| ← | 8th Seanad | 10th Seanad | → |

Overview
- Legislative body: Seanad Éireann
- Jurisdiction: Ireland
- Meeting place: Leinster House
- Term: 22 May 1957 – 1 September 1961
- Government: 8th government of Ireland (1957–1959); 9th government of Ireland (1959–1961);
- Members: 60
- Cathaoirleach: Liam Ó Buachalla (FF)
- Leas-Chathaoirleach: Patrick Baxter (CnaT) (1957–1959); John O'Donovan (FG) (1959–1961);
- Leader of the Seanad: Thomas Mullins (FF)

= 9th Seanad =

Members of the Seanad from 1957 to 1961

The 9th Seanad was in office from 1957 to 1961. An election to Seanad Éireann, the senate of the Oireachtas (Irish parliament), followed the 1957 general election to the 16th Dáil. The senators served until the close of poll for the 10th Seanad in 1961.

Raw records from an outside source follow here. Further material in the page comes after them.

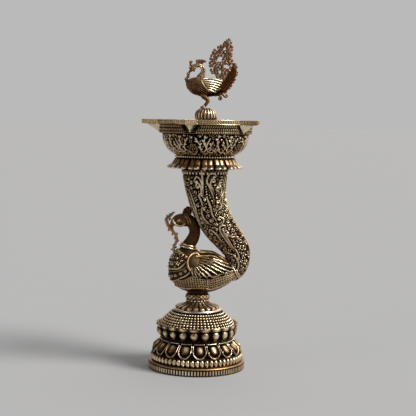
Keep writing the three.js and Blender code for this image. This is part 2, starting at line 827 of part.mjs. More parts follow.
function finialPeacock() {
  const legs = [1, -1].map((side) => tube(legStations, { sides: 5, steps: 9, y: side * LEG_SPREAD }));
  return wasm.Manifold.union([
    birdBody(smallBody, { sides: 12 }),
    tube(smallNeck, { sides: 7, steps: 14 }),
    ...legs,
  ]).subtract(cylinder(KNOB_RADIUS, -1, KNOB_HEIGHT + GAP));
}

function finialVine() {
  return mainBody(
    tube(smallVine, { sides: 5, steps: 14 })
      .subtract(birdBody(smallBody, { sides: 12, grow: GAP }))
      .subtract(tube(smallNeck, { sides: 7, steps: 14, grow: GAP })),
  );
}

function finialCrest() {
  const outline = placed(
    [[-10.6, 57.6], [-9.4, 60.2], [-7.2, 60.8], [-5.4, 63], [-3, 62], [-3.6, 59.6], [-5.2, 57.8]],
    [1],
  );
  const half = 1.1 * FINIAL_SIZE;
  return mainBody(plate(outline, -half, half).subtract(tube(smallNeck, { sides: 7, steps: 14, grow: GAP })));
}

// Openwork plume: its outline runs up the back edge and down the front one, in points [x, z]
const plumeOutline = placed(
  [
    [8, 31], [14, 29.6], [18, 29.4], [21, 32.4], [24, 32.6], [28, 35.4], [28.6, 39.6], [29.6, 42.8],
    [32.2, 45.8], [29.4, 50], [28, 54.4], [25.4, 57], [25.4, 61], [25, 65], [23, 69.6], [24, 74],
    [23.4, 79], [20.4, 83], [17.6, 80.6], [16, 77.6], [11.6, 76], [7, 74], [8, 69], [4.8, 66.4],
    [4.4, 61.8], [2, 58.6], [4, 54.2], [7.6, 51.6], [8.6, 47.8], [11.4, 45.4], [13, 42.4], [8, 40],
  ],
  [1],
);
// Gaps between the scrolls: [x, z, half width, half height]
const plumeGaps = placed(
  [
    [12.5, 61, 2.6, 2.1], [17, 55.4, 2.1, 1.8], [17, 70.4, 2.6, 3], [21.4, 60.6, 1.5, 2.6],
    [23.2, 52.4, 2, 2.2], [24.2, 44.4, 2.4, 2.8], [16.6, 47.4, 1.9, 2.1], [11, 69.4, 1.5, 1.8],
    [20.4, 77, 1.4, 2.2], [20, 38.2, 2.2, 1.4], [8.6, 56.4, 1.4, 1.4],
  ],
  [1],
);
const PLUME_THICKNESS = 3.6;
const BERRY = 1.6; // berry radius at the plume's tips
const underCurls = [
  [[13, 31, 1.7], [15, 26.4, 1.3], [13, 22.6, 1]],
  [[18, 31, 1.5], [19.8, 27, 1.1], [18.4, 24, 0.9]],
];

function finialTail() {
  const half = (PLUME_THICKNESS / 2) * FINIAL_SIZE;
  const shape = new THREE.Shape(plumeOutline.map(([x, z]) => new THREE.Vector2(x, z)));
  plumeGaps.forEach(([x, z, across, up]) => {
    // Each gap is a lozenge with rounded flanks, eight points round
    const gap = [];
    for (let i = 0; i < 8; i++) {
      const turn = (Math.PI * i) / 4;
      gap.push(new THREE.Vector2(x + across * Math.cos(turn), z + (up - finialLift) * Math.sin(turn)));
    }
    shape.holes.push(new THREE.Path(gap));
  });
  const leaf = new THREE.ExtrudeGeometry(shape, { depth: 2 * half, bevelEnabled: false });
  const plume = solidOf(leaf.rotateX(Math.PI / 2).translate(0, half, 0));
  const r = BERRY * FINIAL_SIZE;
  const tips = plumeOutline.filter((_, i) => i % 2 === 1 && i > 2 && i < 30);
  const berries = tips.map(([x, z]) => ball(x, 0, z, r, r * 1.3, r, 5, 4));
  const curls = underCurls.map((stations) => tube(placed(stations, [1]), { sides: 5, steps: 6 }));
  return mainBody(
    wasm.Manifold.union([plume, ...berries, ...curls]).subtract(
      birdBody(smallBody, { sides: 12, grow: GAP }),
    ),
  );
}

const finial = new THREE.Group();
finial.position.set(BOWL_OFFSET, 0, knobLow);
root.add(finial);
addPiece(finial, "finial_knob", finialKnob(), antiqueBrass);
addPiece(finial, "finial_peacock", finialPeacock(), antiqueBrass);
addPiece(finial, "finial_vine", finialVine(), darkBrass);
addPiece(finial, "finial_crest", finialCrest(), darkBrass);
addPiece(finial, "finial_tail", finialTail(), darkBrass);
const pinLow = -GAP - FINIAL_STUD_IN_POST;
addPiece(finial, "finial_stud", cylinder(FINIAL_STUD_RADIUS, pinLow, FINIAL_STUD_IN_KNOB, 16), steel);

export default root;
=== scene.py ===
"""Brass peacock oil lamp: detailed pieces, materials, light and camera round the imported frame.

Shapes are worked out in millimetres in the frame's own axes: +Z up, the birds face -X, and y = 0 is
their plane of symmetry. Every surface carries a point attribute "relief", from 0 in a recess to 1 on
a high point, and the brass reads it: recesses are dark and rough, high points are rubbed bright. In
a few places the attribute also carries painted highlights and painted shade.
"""

import math

import bpy
import numpy as np
from mathutils import Matrix, Vector


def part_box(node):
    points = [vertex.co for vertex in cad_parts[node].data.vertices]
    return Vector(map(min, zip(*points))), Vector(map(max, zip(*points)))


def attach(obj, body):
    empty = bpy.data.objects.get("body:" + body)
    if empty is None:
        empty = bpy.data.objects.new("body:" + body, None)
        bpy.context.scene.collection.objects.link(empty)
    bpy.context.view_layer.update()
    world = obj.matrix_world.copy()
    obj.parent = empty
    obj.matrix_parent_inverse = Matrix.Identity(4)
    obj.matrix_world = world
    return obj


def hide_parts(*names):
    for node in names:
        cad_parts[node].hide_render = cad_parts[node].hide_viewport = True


MM = 0.001
TAU = 2 * math.pi

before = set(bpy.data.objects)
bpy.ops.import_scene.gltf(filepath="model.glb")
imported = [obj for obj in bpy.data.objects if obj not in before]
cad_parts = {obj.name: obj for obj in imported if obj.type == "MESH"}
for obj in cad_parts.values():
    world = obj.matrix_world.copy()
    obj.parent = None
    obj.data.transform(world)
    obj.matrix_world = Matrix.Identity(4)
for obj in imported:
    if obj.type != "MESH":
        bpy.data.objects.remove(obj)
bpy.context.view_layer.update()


def span(node):
    """A node's lowest and highest corners in millimetres"""
    low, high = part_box(node)
    return np.array(low) / MM, np.array(high) / MM


def turned_size(node):
    """Largest x, lowest z and highest z of a node"""
    low, high = span(node)
    return high[0], low[2], high[2]


# Sizes and heights that the frame gives
FOOT_RADIUS, _, BASE_TOP = turned_size("lotus_base")
DOME_RADIUS, DOME_LOW, DOME_TOP = turned_size("beaded_dome")
CUSHION_RADIUS, CUSHION_LOW, CUSHION_TOP = turned_size("lotus_cushion")
COLLAR_RADIUS, COLLAR_LOW, COLLAR_TOP = turned_size("stem_collar")
SEAT = span("peacock_body")[0][2]
RING_REACH, RING_LOW, RING_TOP = turned_size("rope_ring")
SKIRT_REACH, SKIRT_LOW, SKIRT_TOP = turned_size("petal_skirt")
KNOB_REACH, KNOB_LOW, KNOB_TOP = turned_size("finial_knob")
_, BOWL_LOW, BOWL_TOP = turned_size("oil_bowl")
BOWL_AXIS = (span("rope_ring")[0][0] + RING_REACH) / 2
RING_RADIUS = RING_REACH - BOWL_AXIS
SKIRT_RADIUS = SKIRT_REACH - BOWL_AXIS + 0.4
KNOB_RADIUS = KNOB_REACH - BOWL_AXIS

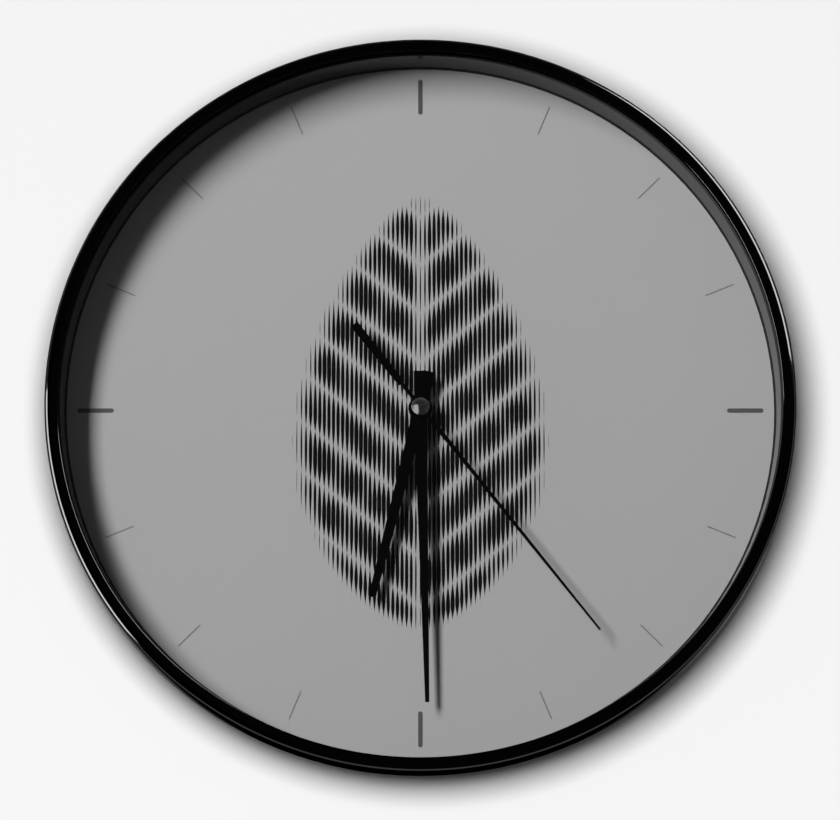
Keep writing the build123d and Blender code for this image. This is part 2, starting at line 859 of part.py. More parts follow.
def setting_knob():
    head_front = movement_stand_off - knob_gap
    head_radius = knob_radius - pinion_addendum_share * knob_radius / knurls
    head = toothed(knurls, head_radius, 0, pinion_addendum_share, knurl_half_width_shares)
    knob = raised(head, head_front - knob_thickness, head_front, knob_place)
    knob += rod(knob_shaft_radius, head_front, pinion_back(motion_layer), knob_place)
    radius = pitch_radius(knob_distance, knob_teeth, minute_teeth)
    low, high = pinion_back(motion_layer), pinion_front(motion_layer)
    knob += pinion(knob_teeth, radius, motion_angle + math.pi, low, high, knob_place)
    return knob + rod(post_radius, high, front_inner + knob_stub_depth, knob_place)


# Battery and contacts

def along_bay(radius, start, end):
    """A cylinder along the battery bay's axis."""
    middle = (start + end) / 2
    return Pos(middle, battery_axis, battery_height) * Rot(0, 90, 0) * Cylinder(radius, end - start)


def battery():
    nub_end = inner_side - contact_thickness - contact_gap
    body_end = nub_end - battery_nub_length
    body = along_bay(battery_diameter / 2, body_end - battery_body_length, body_end)
    rims = body.edges().filter_by(GeomType.CIRCLE)
    body = fillet(rims, battery_edge)
    return body + along_bay(battery_nub_diameter / 2, body_end - overrun, nub_end)


def contact_y_span():
    """Height of the plate that stands at each end of the bay."""
    return battery_axis - contact_width / 2, battery_axis + contact_width / 2


def contact_positive():
    side = (inner_side - contact_thickness, inner_side)
    low = contact_y_span()[0]
    return block(side, (low, bay_top + positive_tail), (movement_stand_off + contact_set_back, board_front))


def contact_negative():
    side = (-inner_side, -inner_side + contact_thickness)
    strip_front = front_inner - contact_gap
    strip_back = strip_front - strip_width
    low = contact_y_span()[0]
    contact = block(side, (low, strip_top), (movement_stand_off + contact_set_back, strip_front))
    strip_end = board_left + board_post_inset
    contact += block((-inner_side, strip_end), (train_floor, strip_top), (strip_back, strip_front))
    return contact + negative_leaf()


def negative_leaf():
    """Bowed leaf that presses on the flat end of the battery."""
    foot = -inner_side + contact_thickness
    crown = foot + leaf_rise
    half = leaf_height / 2
    outside = ThreePointArc((foot, -half), (crown, 0), (foot, half))
    inside = ThreePointArc(
        (foot, half - contact_thickness), (crown - contact_thickness, 0), (foot, contact_thickness - half)
    )
    face = make_face([
        outside,
        Line((foot, half), (foot, half - contact_thickness)),
        inside,
        Line((foot, contact_thickness - half), (foot, -half)),
    ])
    low = battery_height - leaf_width / 2
    return raised(face, low, low + leaf_width, (0, battery_axis))


# Hands

def at_clock_angle(shape, angle):
    """Turn a hand from the top of the dial to its angle, clockwise."""
    return Rot(0, 0, -angle) * shape


def tapered(start, end, start_width, end_width):
    """A straight-sided strip along the hand, between two distances from the arbor."""
    return outline([
        (-start_width / 2, start),
        (start_width / 2, start),
        (end_width / 2, end),
        (-end_width / 2, end),
    ])


def flat_hand(faces, hole_radius, height, thickness):
    """A hand stamped from sheet, with a round hole at its hub."""
    low = dial_front + height
    hand = raised(faces, low, low + thickness)
    return hand - rod(hole_radius, low - overrun, low + thickness + overrun)


def collet(inner_radius, length, height):
    """Short tube behind a hand that grips its arbor."""
    top = dial_front + height
    ring = rod(inner_radius + collet_wall, top - length, top)
    return ring - rod(inner_radius, top - length - overrun, top + overrun)


def hour_hand():
    faces = Circle(hub_radius)
    faces += tapered(0, hour_length, hour_root_width, hour_tip_width)
    faces += tapered(-hour_tail_length, 0, hour_tail_width, hour_tail_width)
    bore = hour_pipe_radius + press_gap
    hand = flat_hand(faces, bore, hour_hand_height, hand_thickness)
    hand += collet(bore, hour_collet_length, hour_hand_height)
    return at_clock_angle(hand, hour_hand_angle)


def minute_hand():
    faces = Circle(minute_hub_radius)
    faces += tapered(0, minute_length, minute_root_width, minute_tip_width)
    faces += tapered(-minute_tail_length, 0, minute_tail_width, minute_tail_width)
    bore = minute_tube_radius + press_gap
    hand = flat_hand(faces, bore, minute_hand_height, hand_thickness)
    hand += collet(bore, minute_collet_length, minute_hand_height)
    return at_clock_angle(hand, minute_hand_angle)


def second_hand():
    faces = Circle(second_hub_radius)
    faces += tapered(0, second_length, second_root_width, second_tip_width)
    faces += tapered(-paddle_start, 0, second_neck_width, second_neck_width)
    faces += tapered(-paddle_end, -paddle_start, paddle_end_width, paddle_start_width)
    hand = flat_hand(faces, cap_tube_radius + press_gap, second_hand_height, second_hand_thickness)
    return at_clock_angle(hand, second_hand_angle)


def second_hand_cap():
    base = dial_front + second_hand_height + second_hand_thickness
    edge = base + cap_edge
    dome_rise = cap_height - cap_edge
    dome_radius = (cap_radius ** 2 + dome_rise ** 2) / (2 * dome_rise)
    halfway = math.asin(cap_radius / dome_radius) / 2
    drop = dome_radius * (1 - math.cos(halfway))
    middle = (dome_radius * math.sin(halfway), base + cap_height - drop)
    dome = turned(make_face([
        Line((0, base), (cap_radius, base)),
        Line((cap_radius, base), (cap_radius, edge)),
        ThreePointArc((cap_radius, edge), middle, (0, base + cap_height)),
        Line((0, base + cap_height), (0, base)),
    ]))
    tube_back = dial_front + second_hand_height - cap_tube_length
    cap = dome + rod(cap_tube_radius, tube_back, base)
    return cap - rod(seconds_arbor_radius + press_gap, tube_back - overrun, base + cap_bore_rise)


# Every piece, placed in the part's frame: the dial faces -Y and the hanger hole is at the origin

clock_frame = Plane(origin=(0, 0, -hang_drop), x_dir=(1, 0, 0), z_dir=(0, -1, 0))

makers = [
    rear_case, front_bezel, lens, lens_seal, spacer_ring, dial_gasket, dial_plate,
    movement_base, movement_cover, middle_plate,
    circuit_board, driver_chip, quartz_crystal, coil_bobbin, coil_winding, coil_core, stator,
    rotor, intermediate_wheel, seconds_wheel, third_wheel, centre_wheel,
    minute_arbor, minute_wheel, hour_wheel, setting_knob,
    battery, contact_positive, contact_negative,
    hour_hand, minute_hand, second_hand, second_hand_cap,
]

os.makedirs("parts", exist_ok=True)
for maker in makers:
    export_step(clock_frame.location * maker(), f"parts/{maker.__name__}.step")
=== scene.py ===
import math

import bpy
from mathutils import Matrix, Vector


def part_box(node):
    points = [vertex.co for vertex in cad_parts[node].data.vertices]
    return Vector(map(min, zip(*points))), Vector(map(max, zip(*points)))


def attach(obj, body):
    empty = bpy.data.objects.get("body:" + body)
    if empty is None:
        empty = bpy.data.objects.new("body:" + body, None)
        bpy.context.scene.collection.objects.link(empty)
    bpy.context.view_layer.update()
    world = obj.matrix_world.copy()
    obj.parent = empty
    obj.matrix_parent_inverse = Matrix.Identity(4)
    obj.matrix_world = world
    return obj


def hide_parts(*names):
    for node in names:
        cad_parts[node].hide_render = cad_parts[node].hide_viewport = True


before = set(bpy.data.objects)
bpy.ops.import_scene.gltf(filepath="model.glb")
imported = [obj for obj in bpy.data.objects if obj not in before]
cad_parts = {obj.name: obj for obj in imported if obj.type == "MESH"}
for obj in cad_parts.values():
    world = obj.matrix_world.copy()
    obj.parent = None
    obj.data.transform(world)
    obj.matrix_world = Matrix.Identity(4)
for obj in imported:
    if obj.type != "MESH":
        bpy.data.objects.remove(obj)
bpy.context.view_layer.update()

MM = 0.001

# Where things lie: the wall is y = 0, the front looks to -Y, and the hands turn about
# (0, y, ARBOR_Z).

ARBOR_Z = -0.104
DIAL_FACE = -0.023


# The camera stands a little below the clock, as in the photograph.

IMAGE_WIDTH = 840
VIEW_RISE = math.radians(13.33)
VIEW_DISTANCE = 3.0
SENSOR_MM = 36
LENS_MM = 379.34
SHIFT_PIXELS = (-0.4, 0.6)
CLIP_NEAR = 0.01
CLIP_FAR = 50


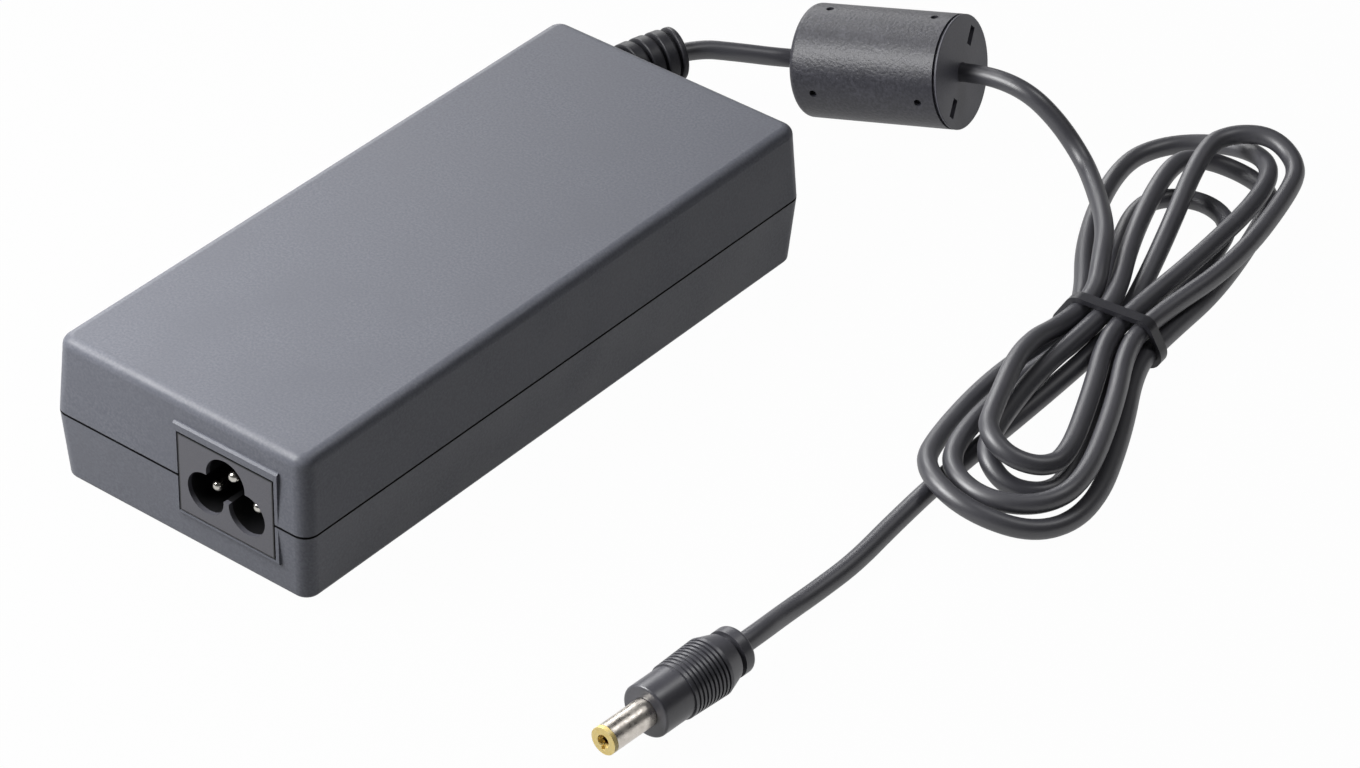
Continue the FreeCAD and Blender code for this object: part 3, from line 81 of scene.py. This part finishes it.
# The hank in millimetres, in its own directions: across it, along it from the tie, and up.
# Each turn names where its two strands lie in the tie, as a place and a layer, then its near and its
# far loop. A loop has its middle across the hank, its reach from the tie, its radius, the heights of
# its points along the bend, and its two legs, each with a place across the hank and a height.
HANK_TURNS = [
    dict(down=(0, 1), up=(2, 1),
         near=(6.4, 43.4, 7.5, (11.0, 11.0, 9.0, 7.2, 6.7), (-7.5, 11.0), (8.2, 7.1)),
         far=(-11.6, 56.4, 14.9, (6.7, 6.6, 3.6, 2.0, 2.0), (4.4, 7.2), (-21.0, 2.1))),
    dict(down=(0, 0), up=(4, 0),
         near=(6.6, 49.8, 15.6, (4.2, 7.2, 6.0, 2.2, 2.0), (-12.6, 2.1), (16.8, 2.1)),
         far=(-5.2, 55.6, 10.2, (2.0, 2.0, 2.0, 4.8, 7.0), (9.6, 2.0), (-10.4, 6.6))),
    dict(down=(1, 1), up=(3, 0),
         near=(7.1, 44.4, 7.6, (6.7, 5.8, 3.0, 2.1, 2.0), (-3.5, 6.6), (8.8, 2.1)),
         far=(-7.4, 43.0, 9.4, (2.0, 2.0, 2.0, 2.0, 2.0), (4.2, 2.1), (-11.4, 2.1))),
    dict(down=(1, 0), up=(3, 1),
         near=(7.5, 48.8, 12.2, (6.4, 6.2, 6.0, 5.8, 6.4), (-7.7, 3.0), (14.3, 6.8)),
         far=(-1.6, 60.7, 9.3, (7.0, 8.0, 10.2, 9.8, 9.6), (11.6, 7.6), (-4.6, 5.6))),
]
LAST_STRAND = (2, 0)
HANK_WAY_IN = [(-15.2, 26.0, 8.6), (-9.8, 14.0, 9.4)]
HANK_WAY_OUT = [(-2.0, -28.0, 2.0), (-4.6, -56.0, 2.0)]

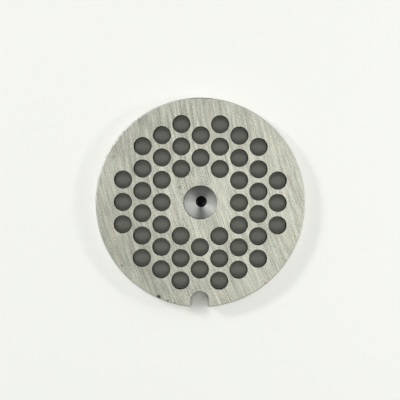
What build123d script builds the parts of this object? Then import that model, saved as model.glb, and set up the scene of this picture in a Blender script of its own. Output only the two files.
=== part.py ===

On 16 May 1957, Seán Moylan was appointed as Minister for Agriculture. He was the first senator appointed as a minister since the adoption of the Constitution of Ireland in 1937. Moyland died on 16 November 1957.

==Cathaoirleach==
On 22 May 1957, Liam Ó Buachalla (FF), Leas-Chathaoirleach of the 8th Seanad, was proposed by Eamon Kissane (FF) and seconded by Margaret Mary Pearse (FF) for the position of Cathaoirleach. Patrick Baxter (CnaT), Cathaoirleach of the 8th Seanad, was proposed by Michael Hayes (FG) and seconded by Victor Carton (FG). Ó Buachalla was elected by a vote of 32 to 22.

On 29 May 1957, Patrick Baxter was proposed by Michael Hayes and seconded by Edward McGuire (Ind) for the position of Leas-Chathaoirleach. He was elected unopposed.

Patrick Baxter died on 3 April 1959. On 30 May 1959, John O'Donovan (FG) was proposed by Michael Hayes and seconded by Edward McGuire to succeed Baxter. He was elected unopposed.

==Composition of the 9th Seanad==
There are a total of 60 seats in the Seanad: 43 were elected on five vocational panels, 6 were elected from two university constituencies and 11 were nominated by the Taoiseach.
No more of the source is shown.